From an unseeded spot in the draw, the Koreans barreled past pair after fancied pair, including the Indian twosome of Ashwini Ponnappa and Sikki Reddy in their very first match (at 21-16, 21-14), the redoubtable fourth-seeded Chinese pair of Chen Qingchen and Jia Yifan (at 21-19, 19-21, 21-16) and China’s Li Wen Mei and Zheng Yu, who had conquered the second-seeded Japanese combination of Sayaka Hirota and Yuki Fukushima. The Chinese were laid low by a 21-16, 21-11 scoreline.
One final thought before the $350,000 prize money Thailand Open kicks off in Bangkok from Tuesday. In the same manner as the rise of Yamaguchi and the decline of Tai Tzu Ying among the women in 2019, one is compelled to record the resurrection of world champion Kento Momota after a patchy start to this year, and the steady fading of India’s Kidambi Srikanth, player of the year in 2017.
The Japan Open was Momota’s fifth title of the year, and put him firmly at the forefront of contenders for the world crown in Basel.
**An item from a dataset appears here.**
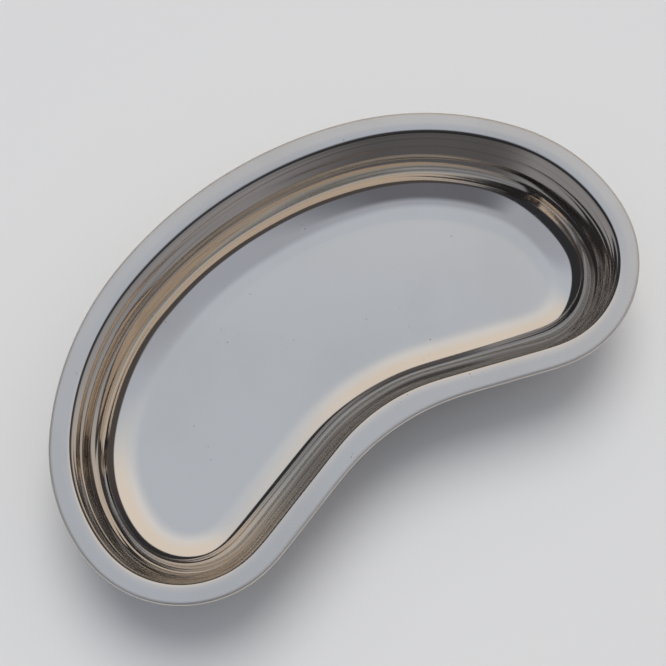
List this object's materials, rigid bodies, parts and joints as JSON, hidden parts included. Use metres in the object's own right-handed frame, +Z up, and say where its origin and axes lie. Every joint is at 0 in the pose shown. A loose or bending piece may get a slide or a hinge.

At the other end were Srikanth’s losses at increasingly early stages of tournaments – he went out in the second round in Jakarta in straight games to Hong Kong’s Ng Ka Long Angus, and lost narrowly to compatriot HS Prannoy in his very first outing in Tokyo.
India’s best male player over the past four years is in deep strife at the moment, and needs to do something drastic to revive his flagging career.